FCO has gathered resources in this post for parents of children who are being bullied. The resources aim to assist parents in helping to identify if their child is bullied and how they can help them. This can include tips like encouraging a child to speak about their experience, how to collect evidence, and identifying professional support resources.
Observe signs of your child being bullied:
Recognizing the signs is an important first-step because not every child is vocal about their sufferings. Possible signs are: Ripped clothing, hesitation about going to school, decreased appetite, nightmares, crying, or general depression and anxiety.
Talk with your child:
Provide a safe and supportive place where the child can gradually speak about their experience, and where you can learn details of the experience and prepare next steps to deal with it.
During the conversation, let the child know:
- Bullying someone is always wrong
- It is not their fault
- They are entitled to feel safe at school
- They are not alone
- Adults are be responsible for stopping the bullying.
Things you shouldn’t do:
- Don’t tell your child to just endure or “let it go.”

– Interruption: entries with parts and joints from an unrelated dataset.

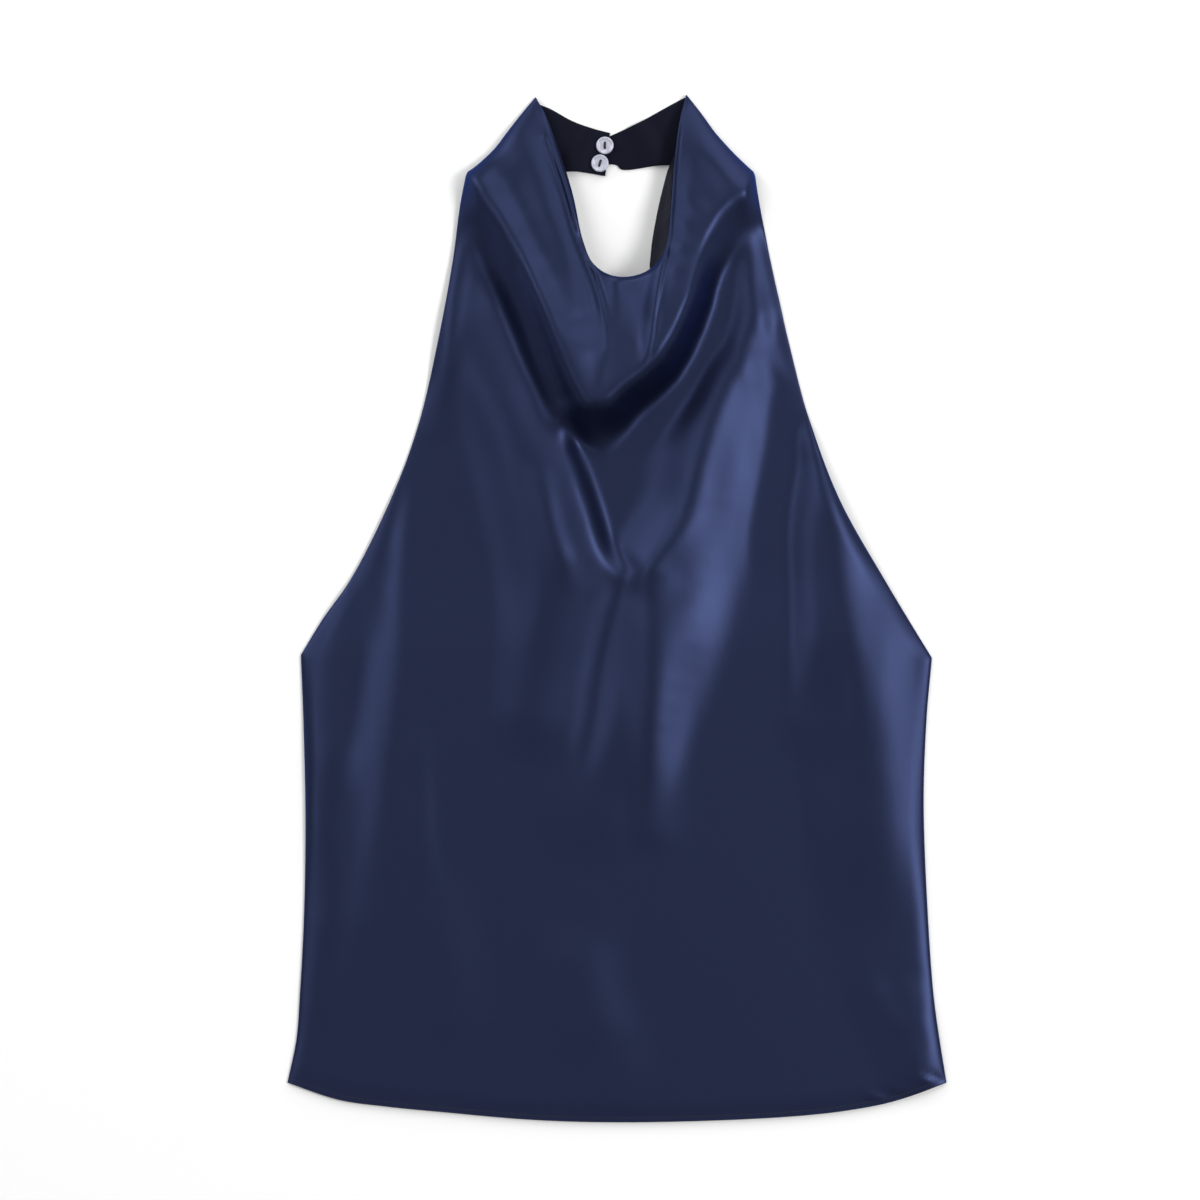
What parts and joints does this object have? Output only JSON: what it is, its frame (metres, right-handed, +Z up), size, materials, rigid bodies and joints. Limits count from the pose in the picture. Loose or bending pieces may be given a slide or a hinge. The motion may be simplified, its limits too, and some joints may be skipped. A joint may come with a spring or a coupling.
{
  "type": "halter neck top",
  "caption": "Sleeveless satin top with a draped cowl front, a low back and a neckband that buttons behind the neck, laid flat face up.",
  "frame": {"origin": "middle of the outline as it lies, on the surface that it lies on", "axes": "+X to the right as it is looked at, +Y from the hem to the neck, +Z up from the surface to the face of the front"},
  "size_m": [0.4402, 0.6863, 0.034],
  "materials": {
    "satin": "navy satin, face side",
    "satin_inside": "navy satin, dull side",
    "button": "pearly light grey"
  },
  "bodies": {
    "root": {"front_panel": "satin", "back_panel": "satin", "neckband_left": "satin_inside", "neckband_right": "satin_inside", "neck_facing": "satin_inside", "button_upper": "button", "button_lower": "button"}
  },
  "joints": []
}
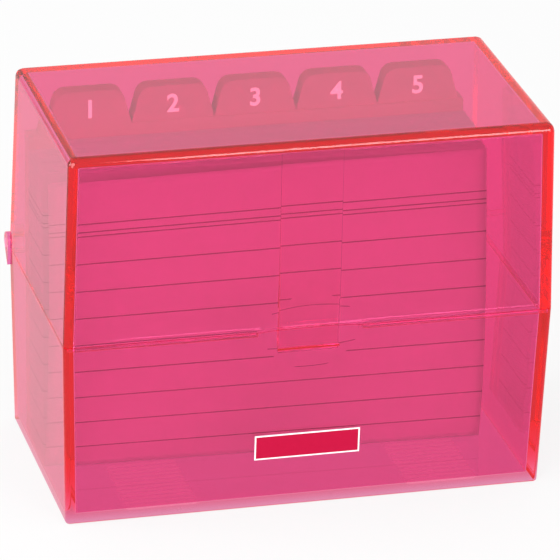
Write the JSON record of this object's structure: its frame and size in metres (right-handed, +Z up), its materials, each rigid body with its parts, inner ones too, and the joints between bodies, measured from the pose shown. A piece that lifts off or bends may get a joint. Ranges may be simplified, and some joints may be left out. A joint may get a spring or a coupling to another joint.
{
  "type": "index card box",
  "caption": "Transparent tinted index card box with a hinged snap lid, holding ruled cards and tabbed dividers against a leaning support plate.",
  "frame": {"origin": "middle of the tray's flat bottom, on the surface that the box stands on", "axes": "+X to the right as seen from the front, +Y from the thumb dish at the front to the hinge at the back, +Z up"},
  "size_m": [0.119, 0.0658, 0.0924],
  "materials": {
    "tinted_plastic": "clear tinted polystyrene, polished",
    "label_film": "printed film, satin",
    "card_paper": "uncoated card with ruled lines",
    "divider_board": "smooth board"
  },
  "bodies": {
    "base": {"base_tray": "tinted_plastic", "front_label": "label_film"},
    "lid": {"lid": "tinted_plastic"},
    "support": {"support_plate": "tinted_plastic"},
    "front_card": {"front_card": "card_paper"},
    "card_group_1": {"card_bundle_01": "card_paper", "card_bundle_02": "card_paper", "card_bundle_03": "card_paper"},
    "card_group_2": {"card_bundle_04": "card_paper", "card_bundle_05": "card_paper", "card_bundle_06": "card_paper"},
    "card_group_3": {"card_bundle_07": "card_paper", "card_bundle_08": "card_paper", "card_bundle_09": "card_paper"},
    "card_group_4": {"card_bundle_10": "card_paper", "card_bundle_11": "card_paper", "card_bundle_12": "card_paper"},
    "card_group_5": {"card_bundle_13": "card_paper", "card_bundle_14": "card_paper", "card_bundle_15": "card_paper"},
    "card_group_6": {"card_bundle_16": "card_paper", "card_bundle_17": "card_paper", "card_bundle_18": "card_paper"},
    "card_group_7": {"card_bundle_19": "card_paper", "card_bundle_20": "card_paper", "card_bundle_21": "card_paper"},
    "card_group_8": {"card_bundle_22": "card_paper", "card_bundle_23": "card_paper", "card_bundle_24": "card_paper"},
    "divider_row_1": {"divider_01": "divider_board", "divider_02": "divider_board", "divider_03": "divider_board", "divider_04": "divider_board", "divider_05": "divider_board"},
    "divider_row_2": {"divider_06": "divider_board", "divider_07": "divider_board", "divider_08": "divider_board", "divider_09": "divider_board", "divider_10": "divider_board"},
    "divider_row_3": {"divider_11": "divider_board", "divider_12": "divider_board", "divider_13": "divider_board", "divider_14": "divider_board", "divider_15": "divider_board"},
    "divider_row_4": {"divider_16": "divider_board", "divider_17": "divider_board", "divider_18": "divider_board", "divider_19": "divider_board", "divider_20": "divider_board"},
    "divider_row_5": {"divider_21": "divider_board", "divider_22": "divider_board", "divider_23": "divider_board", "divider_24": "divider_board", "divider_25": "divider_board"}
  },
  "joints": [
    {"name": "lid_hinge", "type": "hinge", "parent": "base", "child": "lid", "pos_m": [0, 0.03219, 0.04645], "axis": [-1, 0, 0], "range_deg": [0, 115]},
    {"name": "support_slide", "type": "slide", "parent": "base", "child": "support", "axis": [0, 1, 0], "range_m": [-0.01, 0.002]},
    {"name": "card_tilt_1", "type": "hinge", "parent": "support", "child": "card_group_1", "pos_m": [-0.055, -0.0022, 0.0022], "axis": [0.9995, -0.0303, 0], "range_deg": [0, 10]},
    {"name": "card_tilt_2", "type": "hinge", "parent": "support", "child": "card_group_2", "pos_m": [-0.055, -0.00028, 0.0022], "axis": [0.9996, -0.0266, 0], "range_deg": [0, 8.9]},
    {"name": "card_tilt_3", "type": "hinge", "parent": "support", "child": "card_group_3", "pos_m": [-0.055, 0.00165, 0.0022], "axis": [0.9997, -0.0228, 0], "range_deg": [0, 7.8]},
    {"name": "card_tilt_4", "type": "hinge", "parent": "support", "child": "card_group_4", "pos_m": [-0.055, 0.00357, 0.0022], "axis": [0.9998, -0.019, 0], "range_deg": [0, 6.7]},
    {"name": "card_tilt_5", "type": "hinge", "parent": "support", "child": "card_group_5", "pos_m": [-0.055, 0.0055, 0.0022], "axis": [0.9999, -0.0152, 0], "range_deg": [0, 5.6]},
    {"name": "card_tilt_6", "type": "hinge", "parent": "support", "child": "card_group_6", "pos_m": [-0.055, 0.00742, 0.0022], "axis": [0.9999, -0.0114, 0], "range_deg": [0, 4.5]},
    {"name": "card_tilt_7", "type": "hinge", "parent": "support", "child": "card_group_7", "pos_m": [-0.055, 0.00935, 0.0022], "axis": [1, -0.0076, 0], "range_deg": [0, 3.4]},
    {"name": "card_tilt_8", "type": "hinge", "parent": "support", "child": "card_group_8", "pos_m": [-0.055, 0.01127, 0.0022], "axis": [1, -0.0038, 0], "range_deg": [0, 2.3]},
    {"name": "front_card_tilt", "type": "hinge", "parent": "support", "child": "front_card", "pos_m": [-0.05495, -0.00244, 0.0022], "axis": [0.9995, -0.0303, 0], "range_deg": [0, 10.5]},
    {"name": "divider_tilt_1", "type": "hinge", "parent": "support", "child": "divider_row_1", "pos_m": [-0.055, 0.0132, 0.0022], "axis": [1, 0, 0], "range_deg": [0, 1.8]},
    {"name": "divider_tilt_2", "type": "hinge", "parent": "support", "child": "divider_row_2", "pos_m": [-0.055, 0.0142, 0.0022], "axis": [1, 0, 0], "range_deg": [0, 1.4]},
    {"name": "divider_tilt_3", "type": "hinge", "parent": "support", "child": "divider_row_3", "pos_m": [-0.055, 0.0152, 0.0022], "axis": [1, 0, 0], "range_deg": [0, 1]},
    {"name": "divider_tilt_4", "type": "hinge", "parent": "support", "child": "divider_row_4", "pos_m": [-0.055, 0.0162, 0.0022], "axis": [1, 0, 0], "range_deg": [0, 0.7]},
    {"name": "divider_tilt_5", "type": "hinge", "parent": "support", "child": "divider_row_5", "pos_m": [-0.055, 0.0172, 0.0022], "axis": [1, 0, 0], "range_deg": [0, 0.4]}
  ],
  "couplings": [
    {"joint": "front_card_tilt", "follows": "card_tilt_1", "ratio": 1.05},
    {"joint": "card_tilt_2", "follows": "card_tilt_1", "ratio": 0.89},
    {"joint": "card_tilt_3", "follows": "card_tilt_1", "ratio": 0.78},
    {"joint": "card_tilt_4", "follows": "card_tilt_1", "ratio": 0.67},
    {"joint": "card_tilt_5", "follows": "card_tilt_1", "ratio": 0.56},
    {"joint": "card_tilt_6", "follows": "card_tilt_1", "ratio": 0.45},
    {"joint": "card_tilt_7", "follows": "card_tilt_1", "ratio": 0.34},
    {"joint": "card_tilt_8", "follows": "card_tilt_1", "ratio": 0.23},
    {"joint": "divider_tilt_1", "follows": "card_tilt_1", "ratio": 0.18},
    {"joint": "divider_tilt_2", "follows": "card_tilt_1", "ratio": 0.14},
    {"joint": "divider_tilt_3", "follows": "card_tilt_1", "ratio": 0.1},
    {"joint": "divider_tilt_4", "follows": "card_tilt_1", "ratio": 0.07},
    {"joint": "divider_tilt_5", "follows": "card_tilt_1", "ratio": 0.04}
  ]
}
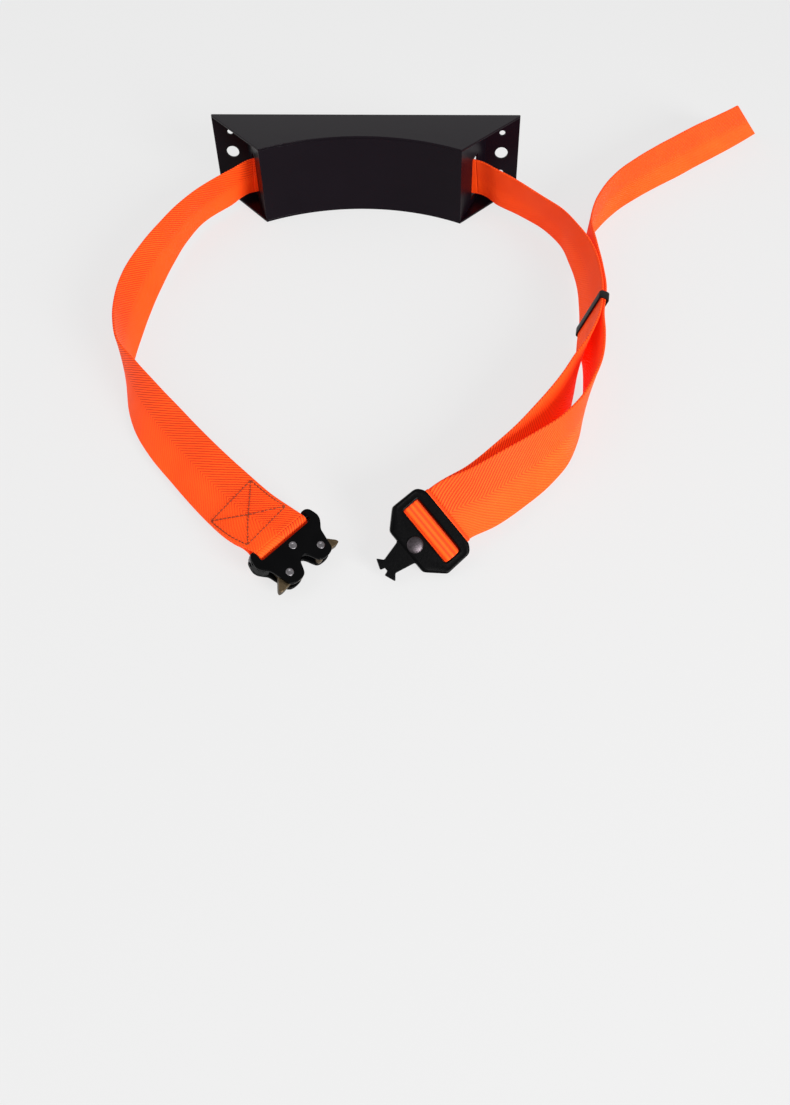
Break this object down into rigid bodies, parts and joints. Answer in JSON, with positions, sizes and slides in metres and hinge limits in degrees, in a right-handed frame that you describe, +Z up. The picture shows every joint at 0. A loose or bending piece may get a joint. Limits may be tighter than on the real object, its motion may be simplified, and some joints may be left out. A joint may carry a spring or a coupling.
{
  "type": "gas cylinder wall bracket with strap",
  "caption": "Steel wall bracket with a concave cradle front, and a webbing strap with a side-latch quick-release buckle and adjuster that holds a gas cylinder.",
  "frame": {"origin": "midway between the two wall bolt holes, on the wall plane", "axes": "+X right along the wall seen from the front, +Y into the wall, +Z up"},
  "size_m": [0.5344, 0.5511, 0.07],
  "materials": {
    "bracket_coat": "satin black powder coat",
    "webbing": "woven twill webbing",
    "thread": "sewing thread",
    "keeper_plastic": "moulded",
    "buckle_coat": "satin black",
    "latch_metal": "antique, grainy",
    "bare_steel": "brushed"
  },
  "bodies": {
    "bracket": {"bent_band": "bracket_coat", "top_plate": "bracket_coat", "bottom_plate": "bracket_coat", "weld_beads": "bracket_coat", "strap_left_run": "webbing", "strap_bracket_run": "webbing", "strap_right_run": "webbing", "strap_return_run": "webbing", "strap_tail": "webbing", "strap_loop": "webbing", "strap_flap": "webbing", "strap_wrap": "webbing", "box_stitching": "thread"},
    "keeper": {"keeper": "keeper_plastic"},
    "female_buckle": {"female_top_plate": "buckle_coat", "female_bottom_plate": "buckle_coat", "female_core": "buckle_coat", "latch_spring_left": "bare_steel", "latch_spring_right": "bare_steel", "pivot_rivet_left": "bare_steel", "pivot_rivet_right": "bare_steel", "rear_rivet": "bare_steel", "webbing_bar": "bare_steel"},
    "latch_left": {"latch_left": "latch_metal"},
    "latch_right": {"latch_right": "latch_metal"},
    "male_buckle": {"male_frame": "buckle_coat", "tongue_plate": "buckle_coat", "tongue_rivet": "bare_steel", "adjuster_bar": "bare_steel"}
  },
  "joints": [
    {"name": "female_swing", "type": "hinge", "parent": "bracket", "child": "female_buckle", "pos_m": [-0.02166, -0.41922, -0.01853], "axis": [-0.6157, -0.788, 0], "range_deg": [0, 45]},
    {"name": "male_swing", "type": "hinge", "parent": "bracket", "child": "male_buckle", "pos_m": [0.06674, -0.41315, -0.01615], "axis": [0.6499, -0.504, -0.5688], "range_deg": [0, 5]},
    {"name": "keeper_slide", "type": "slide", "parent": "bracket", "child": "keeper", "axis": [-0.1564, -0.9877, 0], "range_m": [-0.003, 0.003]},
    {"name": "latch_left_turn", "type": "hinge", "parent": "female_buckle", "child": "latch_left", "pos_m": [0.00078, -0.42051, -0.02619], "axis": [0.3016, -0.2356, 0.9239], "range_deg": [0, 12], "stiffness_Nm_per_rad": 0.02, "springref_deg": -11.46, "deforming": ["latch_spring_left"]},
    {"name": "latch_right_turn", "type": "hinge", "parent": "female_buckle", "child": "latch_right", "pos_m": [-0.01498, -0.44068, -0.02619], "axis": [-0.3016, 0.2356, -0.9239], "range_deg": [0, 12], "stiffness_Nm_per_rad": 0.02, "springref_deg": -11.46, "deforming": ["latch_spring_right"]}
  ]
}
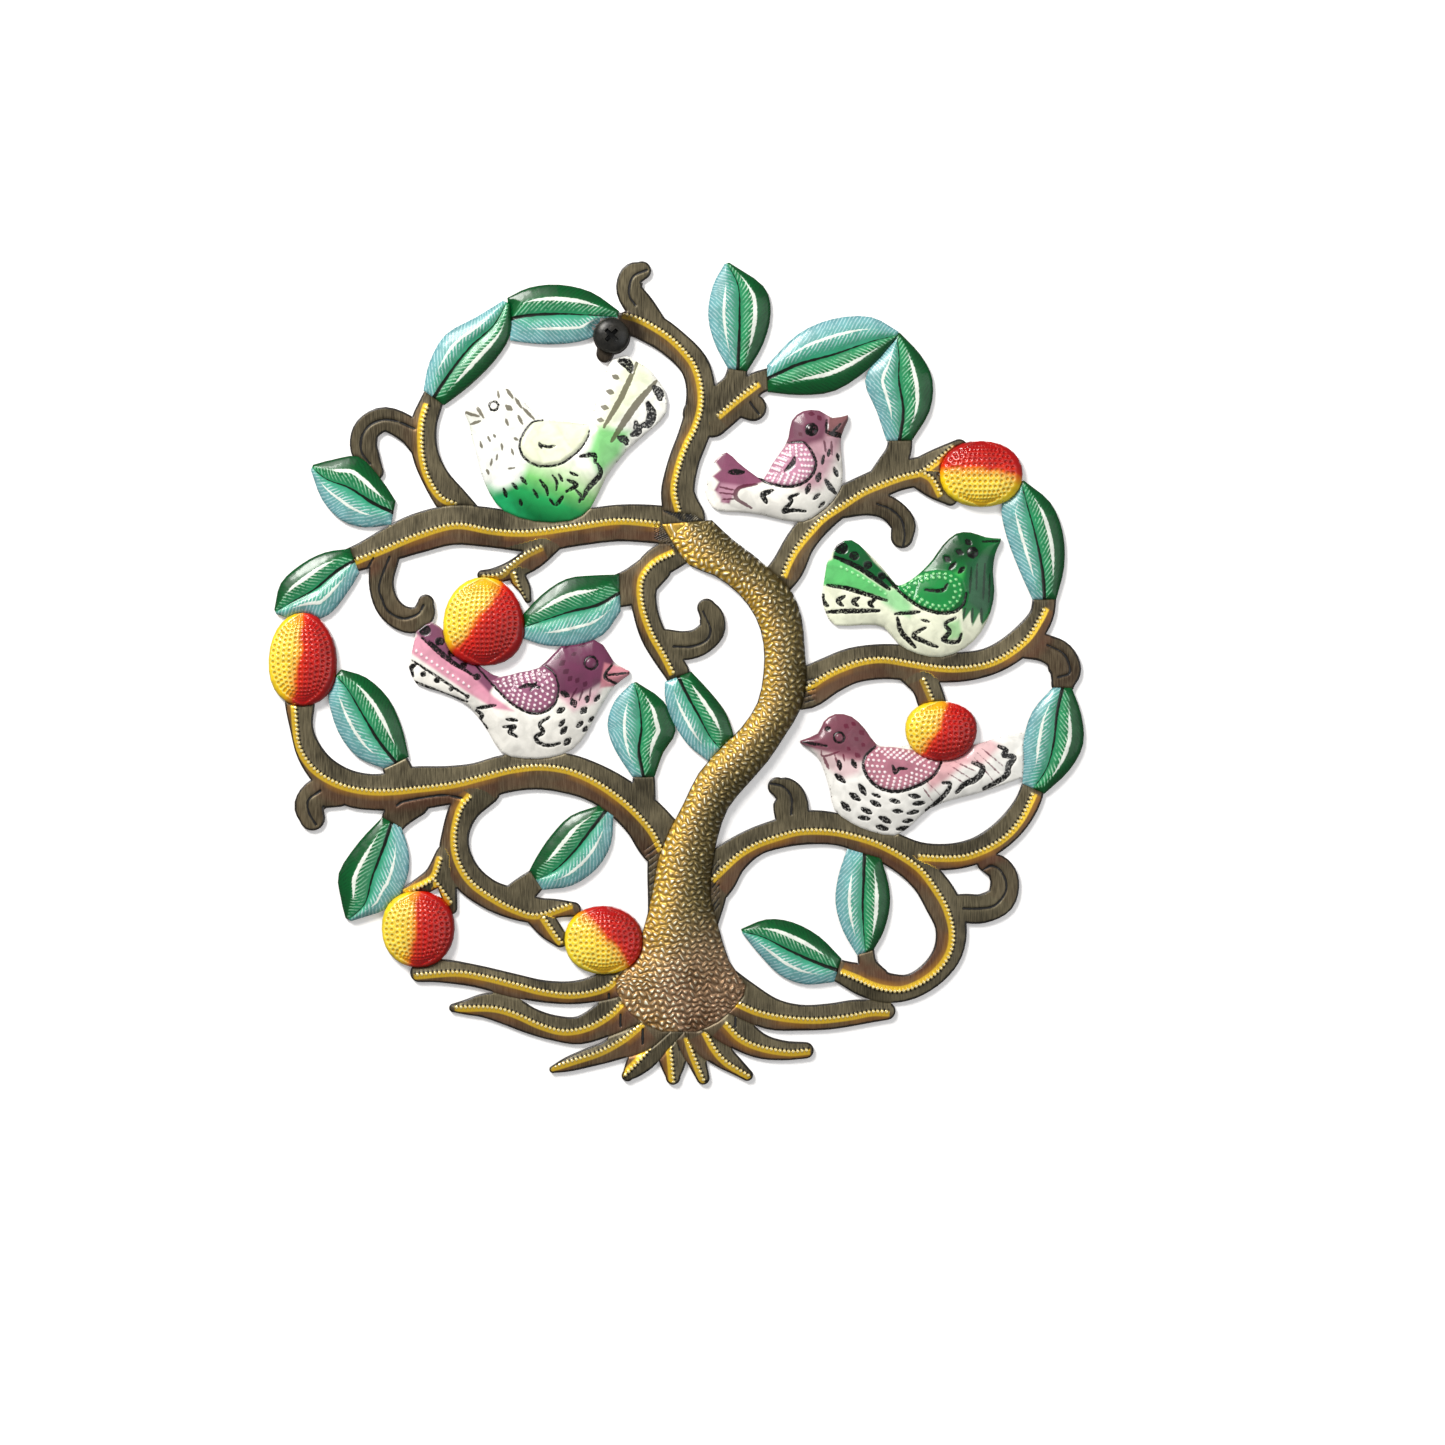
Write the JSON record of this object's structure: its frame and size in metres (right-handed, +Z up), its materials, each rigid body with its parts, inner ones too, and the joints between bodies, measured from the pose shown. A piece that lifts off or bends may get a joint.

- Avoid making judgmental comments
- Don’t tell your child to stand up to the bully: This can escalate the situation and worsen it
- Avoid directly approaching the other parent/bullying child: Remember that children usually look for parents to guide them to solutions that will make them feel empowered. Involve your child in determination of possible solutions.
Teach your child not to reply or forward threatening e-messages. It can be a good idea to store your child’s phone in a public area at night, such as the kitchen. Report cyberbullying to the school and threatening messages to the police.
Ontario Principals’ Council (OPC) developed Parent Tip Sheets, a multi-lingual resource that aims to educate parents on how to navigate cyberbullying together with their child through promoting open and supportive communication.
Collaborate with school or other professionals
Think about who can be involved to help your child. They can include school, health professionals, or even local law enforcement or legal counsel if the situation doesn’t improve.
Consider asking the school for their guidelines, such as school and board’s bullying prevention policy and code of conduct. These guidelines usually outline the kind of ways staff can help to stop bullying from occurring.
Avoid directly confronting the bullying child or their parents.
It is better to:
- Discuss the matter with teachers or counselors
- Allow school officials to mediate between the 2 parties if you still want to speak to the other parents.
Documenting the proof: Record your child’s experience
Document the event and make a record. This will be helpful when talking with school staff, law enforcement personnel, or other professionals. Don’t add personal opinions or emotions to the records. Documentation is an important step, in order to have proof of the incidents. Similarly, record cyberbullying through: Saving URLs/texts, printing emails/webpages, making screenshots, and encouraging your child to forward threatening messages to you.